Мы шли по улице большого города, торопящегося жить. Наседая один на другой, подвигались трамваи – вероятно, сверху они похожи на звенья перебираемых четок. Поспешали автомобили, автобусы, пролетки, вздувая щекочущие облака бензинной вони. По улицам, мимо окон, подъездов, телефонов, магазинов – стремилась толпа. Жизнь обратилась в бег, каждый шаг – деньги. Он шел медленной походкой, в развалку, как ходить умеют только еще в России. Размахивая шлюпиком и улыбаясь, рассказывал, как он шел завоевывать город. О! Как все они, эти тихонькие, его ненавидят! – и как в город принес песню – ведь его песня – дол да поле, да лес в ржавом золоте вечера, ну, а леса в городе не помнят. И вот грохоту вправленного в работу железа и камня, сердцу большого города, изжившего единственную человеческую правду – правду земли, он рассказал, что электричество еще не убило солнца и зорь его, что автомобиль еще не обогнал лета стрижа над лугом, что кроме трех засыхающих лип городского газона есть еще лес, а в нем заблудиться можно, есть еще песня граммофона, она плакать заставит, да есть еще свист соловьиный, разбойничий – эх, как улюлюкает он по лесам, если выйти из переулка, да тропою к Оке ли, к Днепру ли, на Волгу податься! А когда город, хоть и революционный, но не поверил, как не хочет и не может верить человек смерти, Есенин вымазал дегтем ворота Страстного монастыря, переколотил булыжником стекла магазина фальшивых бриллиантов и издал свой революционный приказ, чтобы «вся сволочь» собралась завтра на Театральную площадь послушать, какую он споет песню, и у песни этой поучиться любить жизнь. Его засадили в тюрьму, он обломал в ней пальцы, пробуя, крепка ли решетка, и понял, что камень в копьях колоколен и музеев сильнее пастушеской песни, если даже от нее плачут. И вот тихонький, как в монастыре когда-то, он притворился верующим, обрядился в городское пальто по последней моде – это ли не послух: белые ботинки к строгому смокингу.
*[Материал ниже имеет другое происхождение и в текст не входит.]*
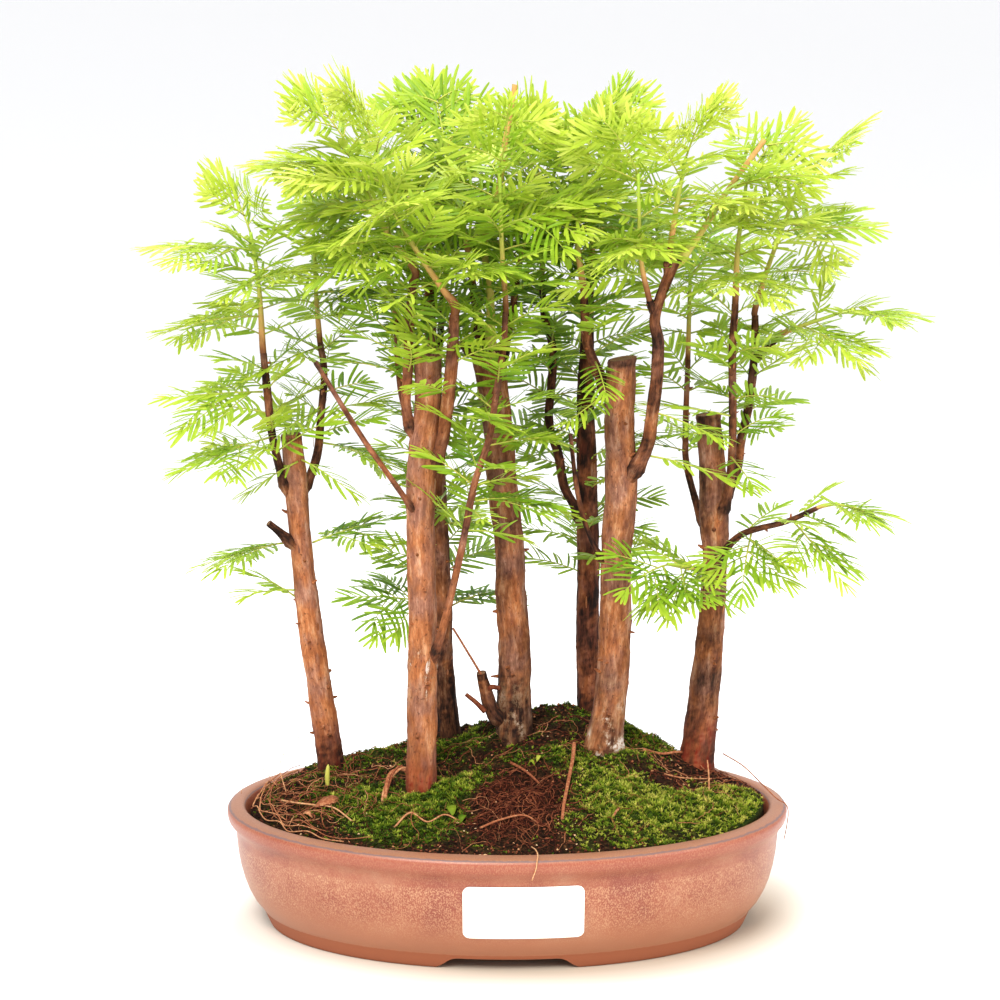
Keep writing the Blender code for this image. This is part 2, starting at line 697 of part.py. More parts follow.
def spray_shells(start, heading, rise, length, draw):
    """The bmeshes of one spray: its main frond and the two that branch from it."""
    way = direction(heading, rise)
    level = Vector((0, 0, 1)) if abs(way.z) < 0.8 else direction(heading, 0)
    face = (level - way * level.dot(way)).normalized()
    face = Matrix.Rotation(math.radians(draw.uniform(-SPRAY_ROLL, SPRAY_ROLL)), 3, way) @ face
    size = mm(length) * draw.uniform(*SPRAY_SIZES)
    shells = []
    main = bmesh.new()
    add_frond(main, start, way, face, size, MAIN_BARE, MAIN_PAIRS)
    shells.append(main)
    at = rib_line(start, way, size)
    for side, share in SIDE_PLACES:
        place, tangent = at(share)
        turned = Matrix.Rotation(math.radians(side * SIDE_ANGLE), 3, face) @ tangent
        tilt = Matrix.Rotation(math.radians(draw.uniform(-SIDE_ROLL, SIDE_ROLL)), 3, turned)
        frond = bmesh.new()
        add_frond(frond, place, turned, tilt @ face, size * SIDE_SHARE, SIDE_BARE, SIDE_PAIRS)
        shells.append(frond)
    return shells


class Room:
    """What is built so far, so that a new spray is bent clear of it."""

    def __init__(self):
        self.filled = []

    def add_object(self, obj, node):
        bm = bmesh.new()
        bm.from_mesh(obj.data)
        self.add(bm, node)
        bm.free()

    def add(self, bm, node):
        self.filled.append((node, BVHTree.FromBMesh(bm, epsilon=0.0)))

    def tree_of(self, node):
        return next(tree for name, tree in self.filled if name == node)

    def crossed(self, shells, node):
        """Whether the shells would cut through any node but their own."""
        trees = [BVHTree.FromBMesh(shell, epsilon=0.0) for shell in shells]
        return any(name != node and other.overlap(tree) for name, other in self.filled for tree in trees)


def seat_on(tree, place, way, stem_radius):
    """Where a spray's foot sits, just off the bark, on the line that leaves a stem's axis."""
    far = place + way * 0.03
    hit, normal, _, _ = tree.ray_cast(far, -way)
    slant = max(0.35, abs(way.dot(normal)))
    lift = mm(GAP) + mm(stem_radius) * math.sqrt(1 - slant * slant)
    return hit + way * (lift / slant)


def grow_spray(start_for, spray, room, node, seed):
    """The shells of a spray, turned about its stem until it is clear of every other node."""
    for turn in TURNS:
        heading = spray.heading + turn
        rise = spray.rise + abs(turn) * TURN_LIFT
        start = start_for(direction(heading, rise))
        shells = spray_shells(start, heading, rise, spray.length, random.Random(seed))
        if not room.crossed(shells, node):
            for shell in shells:
                room.add(shell, node)
            return shells
        for shell in shells:
            shell.free()
    raise ValueError("no room for " + seed)


def shoot_points(stem):
    """The green shoot's points: it starts just off the end of the wood, in line with it."""
    end, way, radius = along(stem.wood, 1.0)
    foot = end * 1000 + way * GAP
    collar = foot + way * 2 * radius
    return ((*foot, radius), (*collar, radius), *stem.green)


def make_shoot(stem, room, scratch):
    """The green shoot itself, noted as filled before any spray looks for room."""
    shoot = tube("shoot_" + stem.name, shoot_points(stem), TWIG_SIDES, scratch)
    room.add_object(shoot, "leafy_" + stem.name)
    return shoot


def make_leafy_stem(stem, shoot, room, scratch, collection, finish):
    """One node: a green shoot with the sprays that grow from it."""
    node = "leafy_" + stem.name
    pieces = [shoot]
    points = shoot_points(stem)
    for number, spray in enumerate(stem.sprays):
        place, way, _ = along(points, spray.at)
        root = place - way * mm(ROOT_DEPTH) if spray.at == 1.0 else place
        for shell in grow_spray(lambda _, spot=root: spot, spray, room, node, f"{stem.name}_{number}"):
            pieces.append(object_of(shell, f"{node}_{len(pieces)}", scratch))
    fuse(node, pieces, collection, finish)


def make_side_sprays(stem, wood_tree, room, scratch, collection, finish):
    """A node for each spray that sits on the stem's bark."""
    for number, spray in enumerate(stem.side_sprays):
        node = f"spray_{stem.name}_{number + 1}"
        place, _, _ = along(stem.wood, spray.at)
        pieces = []
        for shell in grow_spray(
            lambda way, spot=place: seat_on(wood_tree, spot, way, RIB_HALF_WIDTH), spray, room, node, node
        ):
            pieces.append(object_of(shell, f"{node}_{len(pieces)}", scratch))
        fuse(node, pieces, collection, finish)


def stand_on_origin(collection):
    """Moves every piece alike, so that the origin is the middle of the whole object's footprint."""
    bpy.context.view_layer.update()
    corners = [obj.matrix_world @ Vector(corner) for obj in collection.objects for corner in obj.bound_box]
    middle = Vector()
    for axis in (0, 1):
        spread = [corner[axis] for corner in corners]
        middle[axis] = (min(spread) + max(spread)) / 2
    for obj in collection.objects:
        obj.location -= middle


def main():
    for obj in list(bpy.data.objects):
        bpy.data.objects.remove(obj)
    scene = bpy.context.scene.collection
    forest = bpy.data.collections.new("dawn_redwood_forest")
    cutters = bpy.data.collections.new("cutters")
    scratch = bpy.data.collections.new("scratch")
    for collection in (forest, cutters, scratch):
        scene.children.link(collection)
    glaze = material("glazed_stoneware", (0.52, 0.2, 0.13), 0.35)
    paper = material("label_paper", (0.9, 0.9, 0.87), 0.6)
    mesh = material("screen_plastic", (0.03, 0.03, 0.03), 0.5)
    earth = material("soil_and_moss", (0.09, 0.1, 0.03), 0.95)
    bark = material("bark", (0.3, 0.13, 0.07), 0.8)
    needles = material("needles", (0.36, 0.62, 0.08), 0.55)
    room = Room()
    room.add_object(make_tray(forest, cutters, glaze), "tray")
    make_label(forest, paper)
    make_screens(forest, cutters, mesh)
    room.add_object(make_soil(forest, cutters, earth, [stems[0] for stems in TREES.values()]), "soil")
    for name, stems in TREES.items():
        pieces = [tube(stem.name, stem.wood, sides_for(stem.wood), scratch) for stem in stems]
        room.add_object(fuse(name, pieces, forest, bark), name)
    stems = [(name, stem) for name, grown in TREES.items() for stem in grown]
    shoots = {stem.name: make_shoot(stem, room, scratch) for _, stem in stems if stem.green}
    for name, stem in stems:
        if stem.green:
            make_leafy_stem(stem, shoots[stem.name], room, scratch, forest, needles)
        make_side_sprays(stem, room.tree_of(name), room, scratch, forest, needles)
    for obj in forest.objects:
        obj.data.shade_smooth()
        obj.data.set_sharp_from_angle(angle=math.radians(40))
    stand_on_origin(forest)
    bpy.data.collections.remove(scratch)


main()
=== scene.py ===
"""Dawn redwood forest bonsai in an oval glazed tray: its finishes, fine foliage, moss and studio.

Places and sizes are millimetres about the tray's centre, at the height its feet stand on, with
+X to the right, -Y to the front and +Z up. Draft.mesh() turns them to metres in the frame.
"""

import logging
import math
import random
from collections.abc import Callable, Sequence
from dataclasses import dataclass, field
from enum import Enum
from typing import Any

import bmesh
import bpy
import numpy as np
from mathutils import Matrix, Vector, noise
from mathutils.bvhtree import BVHTree
from mathutils.kdtree import KDTree


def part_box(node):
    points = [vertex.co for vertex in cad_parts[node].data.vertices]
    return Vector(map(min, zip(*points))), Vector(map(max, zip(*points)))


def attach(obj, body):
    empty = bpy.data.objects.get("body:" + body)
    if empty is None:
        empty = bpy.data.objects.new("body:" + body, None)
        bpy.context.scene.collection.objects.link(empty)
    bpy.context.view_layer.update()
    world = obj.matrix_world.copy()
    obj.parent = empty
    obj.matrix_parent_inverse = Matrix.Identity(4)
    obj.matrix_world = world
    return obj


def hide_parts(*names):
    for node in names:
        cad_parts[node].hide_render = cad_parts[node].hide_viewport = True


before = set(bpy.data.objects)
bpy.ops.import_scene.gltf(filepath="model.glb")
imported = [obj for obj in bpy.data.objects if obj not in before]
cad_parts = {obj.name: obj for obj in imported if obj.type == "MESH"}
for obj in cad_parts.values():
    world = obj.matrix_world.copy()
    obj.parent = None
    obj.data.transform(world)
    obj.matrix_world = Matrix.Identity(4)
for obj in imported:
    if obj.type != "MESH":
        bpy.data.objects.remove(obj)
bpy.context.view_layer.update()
LOG = logging.getLogger("dawn_redwood_forest")

MM = 0.001
TRAY_LOW, TRAY_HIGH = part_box("tray")
OFFSET = np.array(((TRAY_LOW.x + TRAY_HIGH.x) / 2, (TRAY_LOW.y + TRAY_HIGH.y) / 2, TRAY_LOW.z))
UP = Vector((0.0, 0.0, 1.0))
NO_CORNER = -1
SHADER = "Principled BSDF"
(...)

– Вы придумали новую жизнь. Но вам скучно в сером камне – камень неплоден. И три тысячи лет минуя, в амфитеатрах дешевого гранита воскрешаете… Элладу. Ну, что ж! Хлопайте Айседоре Дункан, считайте за счастье «что-то пережить» на ее спектаклях, а я вот возьму да на этой Айседоре… женюсь.
– Вы смозговали аэроплан. Триста верст в час – это ли не гордость нашего времени. Ну, и ходите и смотрите, как трепыхаются неживые птицы над аэродромом. А я вот из Москвы в Берлин полечу. А из Берлина еще и в Америку.
На Айседоре Дункан он женился. Из Москвы в Берлин прилетел. Из Берлина полетит в Нью-Йорк. Если завтра придумают торпеду, чтобы достать луну, – Есенин будет первым ее пассажиром. Для него это послух, он пока его и несет. С ножичком за голенищем, а ласковый: в глаза глядит всякому, как матери.
Но если завтра придут толпы и в ярости обнаженного гнева голыми кулаками разобьют Кремль и Лувр, по камушку, по бревнышку растащут стены музеев и грязные ноги вместо портянок обернут Рафаэлем – он будет одним из первых, певец ярости восставшего дикаря и раба, и жертву, в смертной муке припавшую к облучку, дорежет – из озорства.